▸ The exercise
Reproduce the data in its entirety, exactly as supplied.

═════ Data excerpt ═════

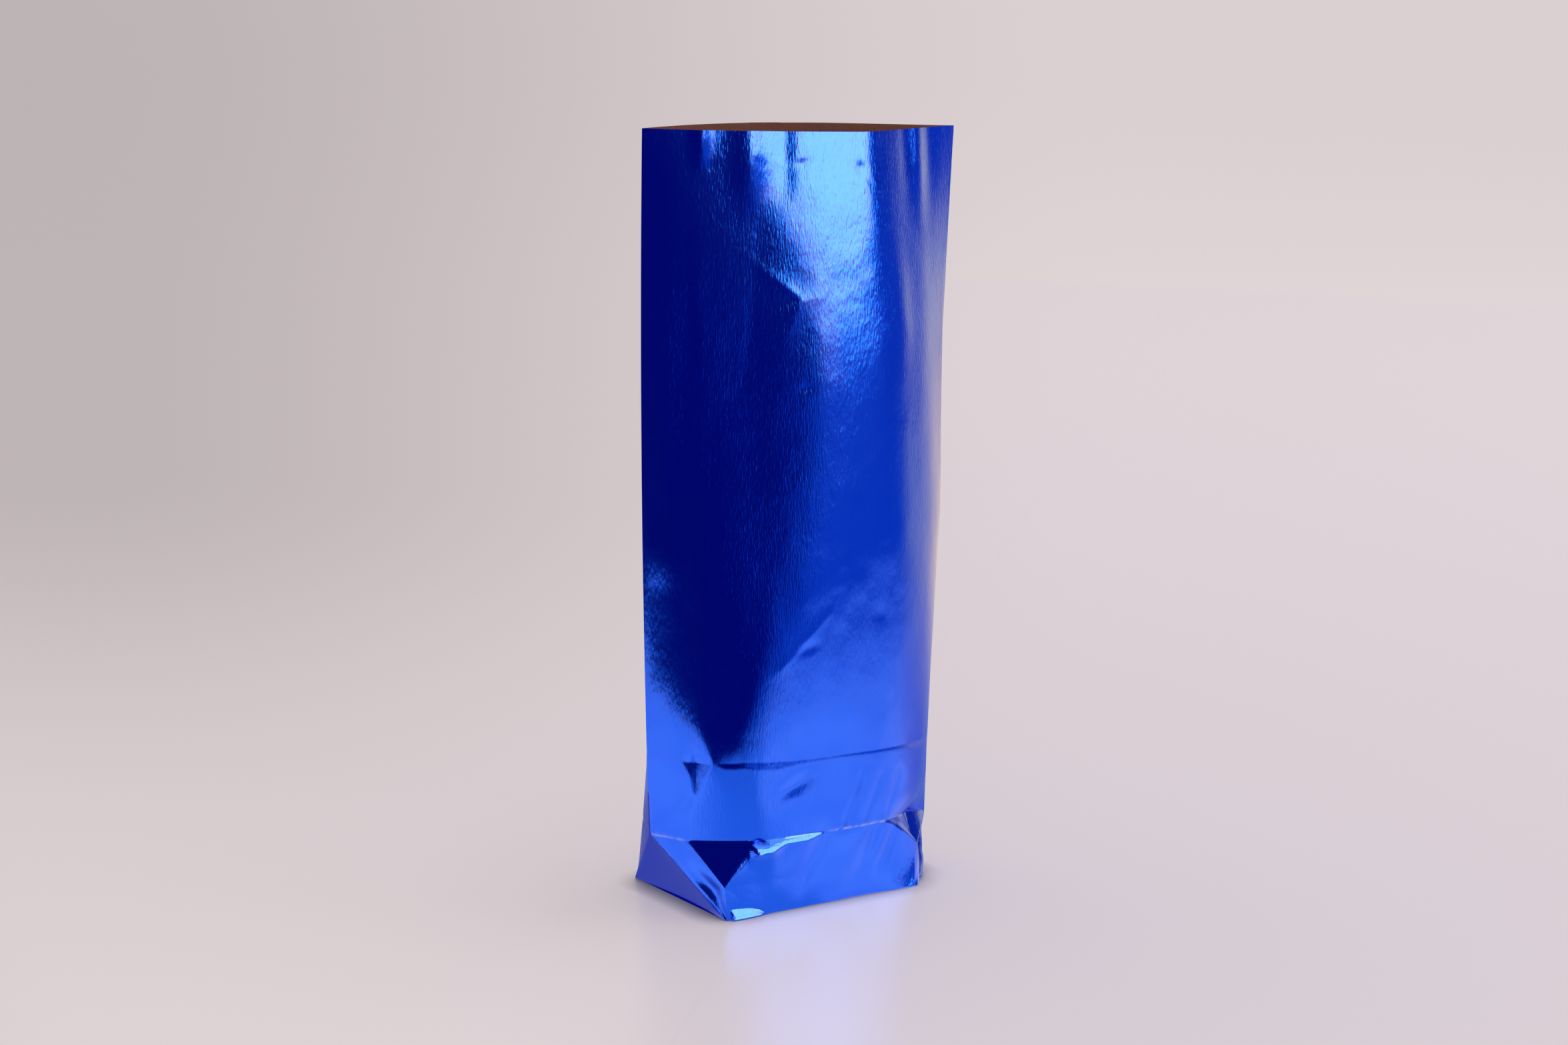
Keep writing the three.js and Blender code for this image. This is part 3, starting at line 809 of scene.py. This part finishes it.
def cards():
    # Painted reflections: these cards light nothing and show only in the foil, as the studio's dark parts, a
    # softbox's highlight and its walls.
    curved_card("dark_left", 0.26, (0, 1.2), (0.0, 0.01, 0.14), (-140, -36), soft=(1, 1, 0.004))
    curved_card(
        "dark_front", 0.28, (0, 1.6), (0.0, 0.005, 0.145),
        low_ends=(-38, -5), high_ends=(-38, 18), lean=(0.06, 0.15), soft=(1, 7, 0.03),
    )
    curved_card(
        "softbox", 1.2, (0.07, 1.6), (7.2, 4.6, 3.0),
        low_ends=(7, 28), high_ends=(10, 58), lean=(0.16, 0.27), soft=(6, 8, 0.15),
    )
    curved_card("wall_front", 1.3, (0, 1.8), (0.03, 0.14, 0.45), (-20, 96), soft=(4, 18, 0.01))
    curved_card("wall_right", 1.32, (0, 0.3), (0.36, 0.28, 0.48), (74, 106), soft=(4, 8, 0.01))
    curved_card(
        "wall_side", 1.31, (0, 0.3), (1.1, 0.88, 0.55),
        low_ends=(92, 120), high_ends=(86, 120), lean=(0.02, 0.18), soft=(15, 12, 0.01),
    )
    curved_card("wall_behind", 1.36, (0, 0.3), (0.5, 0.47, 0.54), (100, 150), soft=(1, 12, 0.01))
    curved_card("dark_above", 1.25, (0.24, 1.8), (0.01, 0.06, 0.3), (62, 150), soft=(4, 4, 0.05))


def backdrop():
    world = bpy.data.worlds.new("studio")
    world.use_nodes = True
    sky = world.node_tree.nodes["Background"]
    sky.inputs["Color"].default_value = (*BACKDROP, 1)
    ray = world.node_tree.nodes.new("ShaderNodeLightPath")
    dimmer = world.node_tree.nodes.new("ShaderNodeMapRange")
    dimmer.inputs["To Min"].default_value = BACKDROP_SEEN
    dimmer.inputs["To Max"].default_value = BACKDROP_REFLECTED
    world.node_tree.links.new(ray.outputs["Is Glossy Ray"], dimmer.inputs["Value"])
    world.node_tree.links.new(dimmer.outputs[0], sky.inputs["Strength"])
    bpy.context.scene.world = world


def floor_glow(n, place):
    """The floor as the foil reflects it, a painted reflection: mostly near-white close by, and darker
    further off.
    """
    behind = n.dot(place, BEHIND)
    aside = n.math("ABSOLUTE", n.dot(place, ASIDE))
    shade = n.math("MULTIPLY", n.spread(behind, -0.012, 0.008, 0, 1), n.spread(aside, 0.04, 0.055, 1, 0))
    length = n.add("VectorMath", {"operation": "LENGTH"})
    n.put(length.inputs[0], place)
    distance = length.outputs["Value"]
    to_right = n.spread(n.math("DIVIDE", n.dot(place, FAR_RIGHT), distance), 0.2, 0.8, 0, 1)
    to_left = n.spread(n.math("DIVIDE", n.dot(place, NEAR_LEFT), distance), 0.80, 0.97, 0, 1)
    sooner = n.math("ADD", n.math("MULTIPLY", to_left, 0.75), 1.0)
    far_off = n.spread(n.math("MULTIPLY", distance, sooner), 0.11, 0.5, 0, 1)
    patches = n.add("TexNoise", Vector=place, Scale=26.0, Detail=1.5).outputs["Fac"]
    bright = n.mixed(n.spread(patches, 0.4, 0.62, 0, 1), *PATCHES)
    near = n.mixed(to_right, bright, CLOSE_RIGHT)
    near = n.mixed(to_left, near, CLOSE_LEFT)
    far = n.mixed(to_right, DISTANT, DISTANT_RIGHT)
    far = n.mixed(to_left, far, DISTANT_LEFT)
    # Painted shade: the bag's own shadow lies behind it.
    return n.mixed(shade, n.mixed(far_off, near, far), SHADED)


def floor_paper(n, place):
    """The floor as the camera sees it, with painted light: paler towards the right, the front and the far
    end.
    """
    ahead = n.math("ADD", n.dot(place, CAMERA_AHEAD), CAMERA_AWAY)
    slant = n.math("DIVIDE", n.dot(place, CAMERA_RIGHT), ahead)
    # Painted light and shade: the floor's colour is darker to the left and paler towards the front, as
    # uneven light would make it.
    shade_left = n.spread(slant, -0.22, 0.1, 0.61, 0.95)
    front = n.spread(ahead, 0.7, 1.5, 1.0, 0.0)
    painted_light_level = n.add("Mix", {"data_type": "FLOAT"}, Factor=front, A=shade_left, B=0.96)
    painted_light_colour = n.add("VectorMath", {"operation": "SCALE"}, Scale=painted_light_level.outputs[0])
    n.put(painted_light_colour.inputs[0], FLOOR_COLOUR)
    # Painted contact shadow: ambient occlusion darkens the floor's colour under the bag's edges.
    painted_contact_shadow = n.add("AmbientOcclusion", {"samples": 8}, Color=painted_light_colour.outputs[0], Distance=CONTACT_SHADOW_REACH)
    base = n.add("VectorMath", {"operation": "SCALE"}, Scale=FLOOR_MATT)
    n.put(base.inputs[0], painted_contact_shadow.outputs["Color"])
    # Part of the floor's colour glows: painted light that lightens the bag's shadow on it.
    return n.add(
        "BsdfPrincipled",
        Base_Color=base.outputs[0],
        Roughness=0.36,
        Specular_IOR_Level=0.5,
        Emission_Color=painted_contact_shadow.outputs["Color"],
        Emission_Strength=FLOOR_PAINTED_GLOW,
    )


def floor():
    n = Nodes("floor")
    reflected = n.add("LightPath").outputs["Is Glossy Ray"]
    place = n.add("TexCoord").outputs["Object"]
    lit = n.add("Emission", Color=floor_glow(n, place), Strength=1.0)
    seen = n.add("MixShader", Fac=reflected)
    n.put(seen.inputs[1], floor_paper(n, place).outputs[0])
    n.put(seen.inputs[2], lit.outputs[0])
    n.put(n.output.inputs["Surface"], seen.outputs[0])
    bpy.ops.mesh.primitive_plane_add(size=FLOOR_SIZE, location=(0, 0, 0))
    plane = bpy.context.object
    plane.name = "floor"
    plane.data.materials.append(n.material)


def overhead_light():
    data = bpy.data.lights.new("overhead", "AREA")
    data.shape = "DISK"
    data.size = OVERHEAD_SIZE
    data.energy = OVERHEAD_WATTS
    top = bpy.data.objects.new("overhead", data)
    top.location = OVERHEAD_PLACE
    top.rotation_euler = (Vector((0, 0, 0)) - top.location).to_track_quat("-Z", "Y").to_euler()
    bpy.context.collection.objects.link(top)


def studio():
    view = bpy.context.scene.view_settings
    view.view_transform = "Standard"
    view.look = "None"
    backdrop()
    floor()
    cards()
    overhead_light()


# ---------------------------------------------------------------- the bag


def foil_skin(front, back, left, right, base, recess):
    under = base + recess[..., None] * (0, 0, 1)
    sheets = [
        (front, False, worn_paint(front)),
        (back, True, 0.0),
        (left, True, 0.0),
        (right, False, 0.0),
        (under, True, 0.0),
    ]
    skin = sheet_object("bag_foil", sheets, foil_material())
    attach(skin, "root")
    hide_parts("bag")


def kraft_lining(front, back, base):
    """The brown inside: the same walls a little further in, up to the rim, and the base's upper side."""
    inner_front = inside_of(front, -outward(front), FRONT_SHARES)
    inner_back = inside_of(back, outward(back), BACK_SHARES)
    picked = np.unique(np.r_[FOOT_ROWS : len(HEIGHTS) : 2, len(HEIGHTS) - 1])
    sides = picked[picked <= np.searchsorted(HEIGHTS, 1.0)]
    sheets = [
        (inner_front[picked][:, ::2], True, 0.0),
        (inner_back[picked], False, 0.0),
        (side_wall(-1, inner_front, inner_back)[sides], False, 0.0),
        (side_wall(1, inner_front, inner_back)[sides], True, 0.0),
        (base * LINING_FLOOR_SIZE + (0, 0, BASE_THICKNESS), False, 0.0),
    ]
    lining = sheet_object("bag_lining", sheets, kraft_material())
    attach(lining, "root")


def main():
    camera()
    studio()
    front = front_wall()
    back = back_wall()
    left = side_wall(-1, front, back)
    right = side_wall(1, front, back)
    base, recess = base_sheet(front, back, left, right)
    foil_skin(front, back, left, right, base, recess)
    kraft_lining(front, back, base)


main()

═════

▸ Response for this exercise
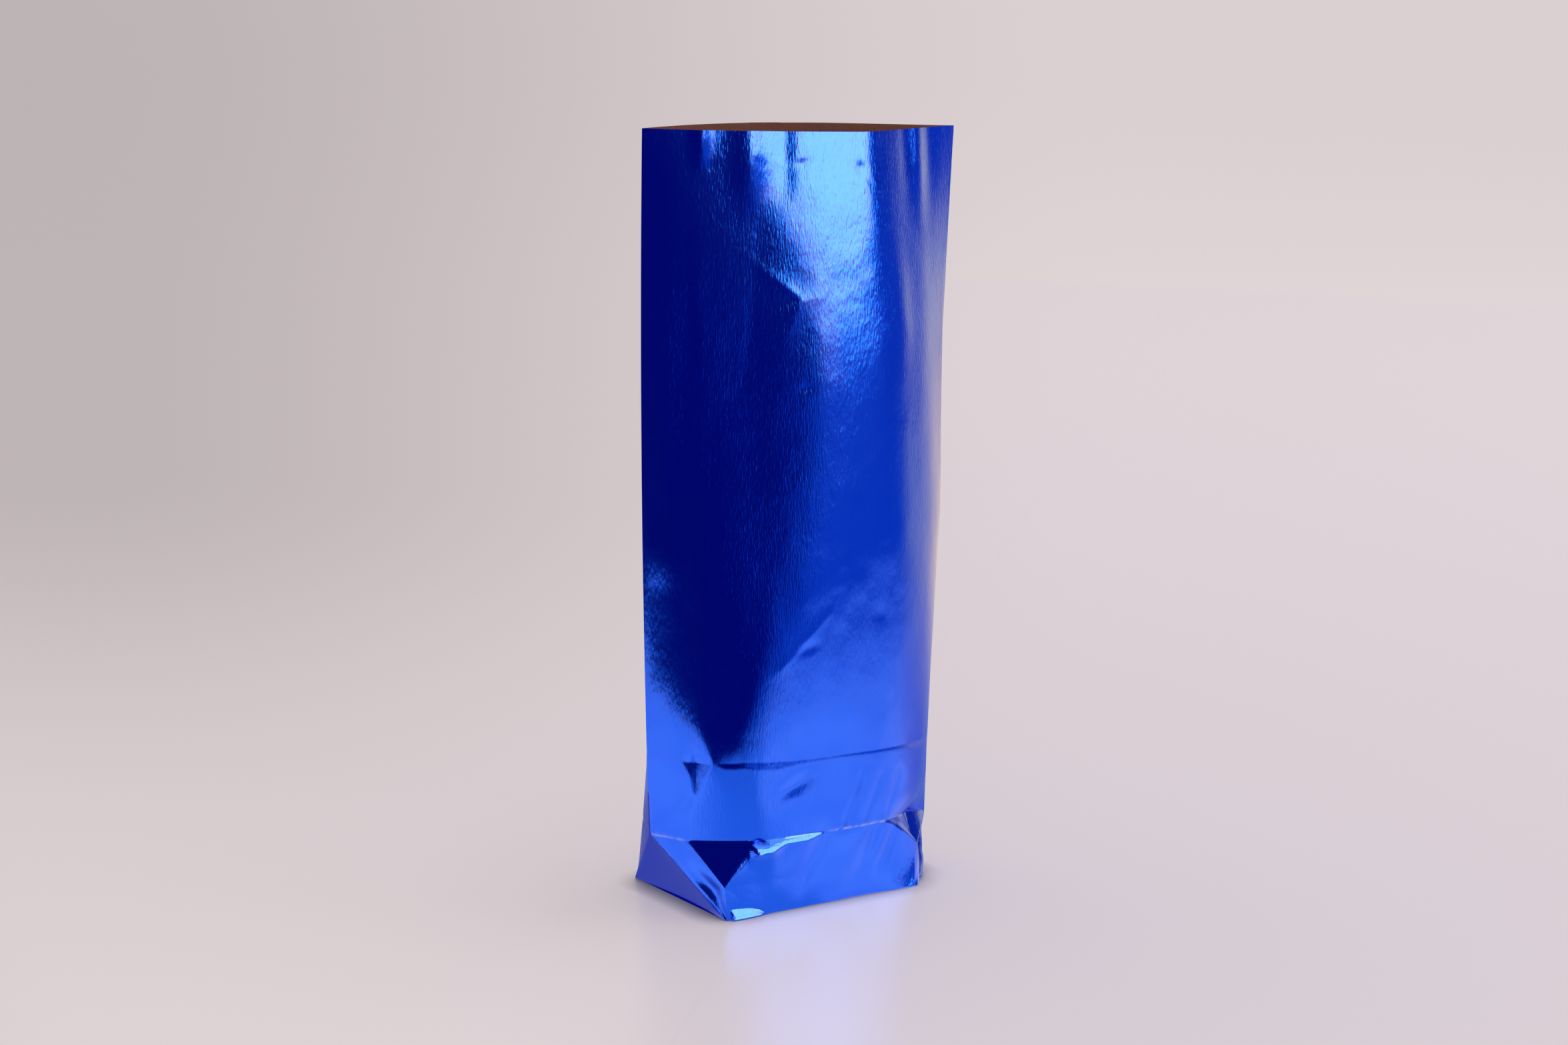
Keep writing the three.js and Blender code for this image. This is part 3, starting at line 809 of scene.py. This part finishes it.
def cards():
    # Painted reflections: these cards light nothing and show only in the foil, as the studio's dark parts, a
    # softbox's highlight and its walls.
    curved_card("dark_left", 0.26, (0, 1.2), (0.0, 0.01, 0.14), (-140, -36), soft=(1, 1, 0.004))
    curved_card(
        "dark_front", 0.28, (0, 1.6), (0.0, 0.005, 0.145),
        low_ends=(-38, -5), high_ends=(-38, 18), lean=(0.06, 0.15), soft=(1, 7, 0.03),
    )
    curved_card(
        "softbox", 1.2, (0.07, 1.6), (7.2, 4.6, 3.0),
        low_ends=(7, 28), high_ends=(10, 58), lean=(0.16, 0.27), soft=(6, 8, 0.15),
    )
    curved_card("wall_front", 1.3, (0, 1.8), (0.03, 0.14, 0.45), (-20, 96), soft=(4, 18, 0.01))
    curved_card("wall_right", 1.32, (0, 0.3), (0.36, 0.28, 0.48), (74, 106), soft=(4, 8, 0.01))
    curved_card(
        "wall_side", 1.31, (0, 0.3), (1.1, 0.88, 0.55),
        low_ends=(92, 120), high_ends=(86, 120), lean=(0.02, 0.18), soft=(15, 12, 0.01),
    )
    curved_card("wall_behind", 1.36, (0, 0.3), (0.5, 0.47, 0.54), (100, 150), soft=(1, 12, 0.01))
    curved_card("dark_above", 1.25, (0.24, 1.8), (0.01, 0.06, 0.3), (62, 150), soft=(4, 4, 0.05))


def backdrop():
    world = bpy.data.worlds.new("studio")
    world.use_nodes = True
    sky = world.node_tree.nodes["Background"]
    sky.inputs["Color"].default_value = (*BACKDROP, 1)
    ray = world.node_tree.nodes.new("ShaderNodeLightPath")
    dimmer = world.node_tree.nodes.new("ShaderNodeMapRange")
    dimmer.inputs["To Min"].default_value = BACKDROP_SEEN
    dimmer.inputs["To Max"].default_value = BACKDROP_REFLECTED
    world.node_tree.links.new(ray.outputs["Is Glossy Ray"], dimmer.inputs["Value"])
    world.node_tree.links.new(dimmer.outputs[0], sky.inputs["Strength"])
    bpy.context.scene.world = world


def floor_glow(n, place):
    """The floor as the foil reflects it, a painted reflection: mostly near-white close by, and darker
    further off.
    """
    behind = n.dot(place, BEHIND)
    aside = n.math("ABSOLUTE", n.dot(place, ASIDE))
    shade = n.math("MULTIPLY", n.spread(behind, -0.012, 0.008, 0, 1), n.spread(aside, 0.04, 0.055, 1, 0))
    length = n.add("VectorMath", {"operation": "LENGTH"})
    n.put(length.inputs[0], place)
    distance = length.outputs["Value"]
    to_right = n.spread(n.math("DIVIDE", n.dot(place, FAR_RIGHT), distance), 0.2, 0.8, 0, 1)
    to_left = n.spread(n.math("DIVIDE", n.dot(place, NEAR_LEFT), distance), 0.80, 0.97, 0, 1)
    sooner = n.math("ADD", n.math("MULTIPLY", to_left, 0.75), 1.0)
    far_off = n.spread(n.math("MULTIPLY", distance, sooner), 0.11, 0.5, 0, 1)
    patches = n.add("TexNoise", Vector=place, Scale=26.0, Detail=1.5).outputs["Fac"]
    bright = n.mixed(n.spread(patches, 0.4, 0.62, 0, 1), *PATCHES)
    near = n.mixed(to_right, bright, CLOSE_RIGHT)
    near = n.mixed(to_left, near, CLOSE_LEFT)
    far = n.mixed(to_right, DISTANT, DISTANT_RIGHT)
    far = n.mixed(to_left, far, DISTANT_LEFT)
    # Painted shade: the bag's own shadow lies behind it.
    return n.mixed(shade, n.mixed(far_off, near, far), SHADED)


def floor_paper(n, place):
    """The floor as the camera sees it, with painted light: paler towards the right, the front and the far
    end.
    """
    ahead = n.math("ADD", n.dot(place, CAMERA_AHEAD), CAMERA_AWAY)
    slant = n.math("DIVIDE", n.dot(place, CAMERA_RIGHT), ahead)
    # Painted light and shade: the floor's colour is darker to the left and paler towards the front, as
    # uneven light would make it.
    shade_left = n.spread(slant, -0.22, 0.1, 0.61, 0.95)
    front = n.spread(ahead, 0.7, 1.5, 1.0, 0.0)
    painted_light_level = n.add("Mix", {"data_type": "FLOAT"}, Factor=front, A=shade_left, B=0.96)
    painted_light_colour = n.add("VectorMath", {"operation": "SCALE"}, Scale=painted_light_level.outputs[0])
    n.put(painted_light_colour.inputs[0], FLOOR_COLOUR)
    # Painted contact shadow: ambient occlusion darkens the floor's colour under the bag's edges.
    painted_contact_shadow = n.add("AmbientOcclusion", {"samples": 8}, Color=painted_light_colour.outputs[0], Distance=CONTACT_SHADOW_REACH)
    base = n.add("VectorMath", {"operation": "SCALE"}, Scale=FLOOR_MATT)
    n.put(base.inputs[0], painted_contact_shadow.outputs["Color"])
    # Part of the floor's colour glows: painted light that lightens the bag's shadow on it.
    return n.add(
        "BsdfPrincipled",
        Base_Color=base.outputs[0],
        Roughness=0.36,
        Specular_IOR_Level=0.5,
        Emission_Color=painted_contact_shadow.outputs["Color"],
        Emission_Strength=FLOOR_PAINTED_GLOW,
    )


def floor():
    n = Nodes("floor")
    reflected = n.add("LightPath").outputs["Is Glossy Ray"]
    place = n.add("TexCoord").outputs["Object"]
    lit = n.add("Emission", Color=floor_glow(n, place), Strength=1.0)
    seen = n.add("MixShader", Fac=reflected)
    n.put(seen.inputs[1], floor_paper(n, place).outputs[0])
    n.put(seen.inputs[2], lit.outputs[0])
    n.put(n.output.inputs["Surface"], seen.outputs[0])
    bpy.ops.mesh.primitive_plane_add(size=FLOOR_SIZE, location=(0, 0, 0))
    plane = bpy.context.object
    plane.name = "floor"
    plane.data.materials.append(n.material)


def overhead_light():
    data = bpy.data.lights.new("overhead", "AREA")
    data.shape = "DISK"
    data.size = OVERHEAD_SIZE
    data.energy = OVERHEAD_WATTS
    top = bpy.data.objects.new("overhead", data)
    top.location = OVERHEAD_PLACE
    top.rotation_euler = (Vector((0, 0, 0)) - top.location).to_track_quat("-Z", "Y").to_euler()
    bpy.context.collection.objects.link(top)


def studio():
    view = bpy.context.scene.view_settings
    view.view_transform = "Standard"
    view.look = "None"
    backdrop()
    floor()
    cards()
    overhead_light()


# ---------------------------------------------------------------- the bag


def foil_skin(front, back, left, right, base, recess):
    under = base + recess[..., None] * (0, 0, 1)
    sheets = [
        (front, False, worn_paint(front)),
        (back, True, 0.0),
        (left, True, 0.0),
        (right, False, 0.0),
        (under, True, 0.0),
    ]
    skin = sheet_object("bag_foil", sheets, foil_material())
    attach(skin, "root")
    hide_parts("bag")


def kraft_lining(front, back, base):
    """The brown inside: the same walls a little further in, up to the rim, and the base's upper side."""
    inner_front = inside_of(front, -outward(front), FRONT_SHARES)
    inner_back = inside_of(back, outward(back), BACK_SHARES)
    picked = np.unique(np.r_[FOOT_ROWS : len(HEIGHTS) : 2, len(HEIGHTS) - 1])
    sides = picked[picked <= np.searchsorted(HEIGHTS, 1.0)]
    sheets = [
        (inner_front[picked][:, ::2], True, 0.0),
        (inner_back[picked], False, 0.0),
        (side_wall(-1, inner_front, inner_back)[sides], False, 0.0),
        (side_wall(1, inner_front, inner_back)[sides], True, 0.0),
        (base * LINING_FLOOR_SIZE + (0, 0, BASE_THICKNESS), False, 0.0),
    ]
    lining = sheet_object("bag_lining", sheets, kraft_material())
    attach(lining, "root")


def main():
    camera()
    studio()
    front = front_wall()
    back = back_wall()
    left = side_wall(-1, front, back)
    right = side_wall(1, front, back)
    base, recess = base_sheet(front, back, left, right)
    foil_skin(front, back, left, right, base, recess)
    kraft_lining(front, back, base)


main()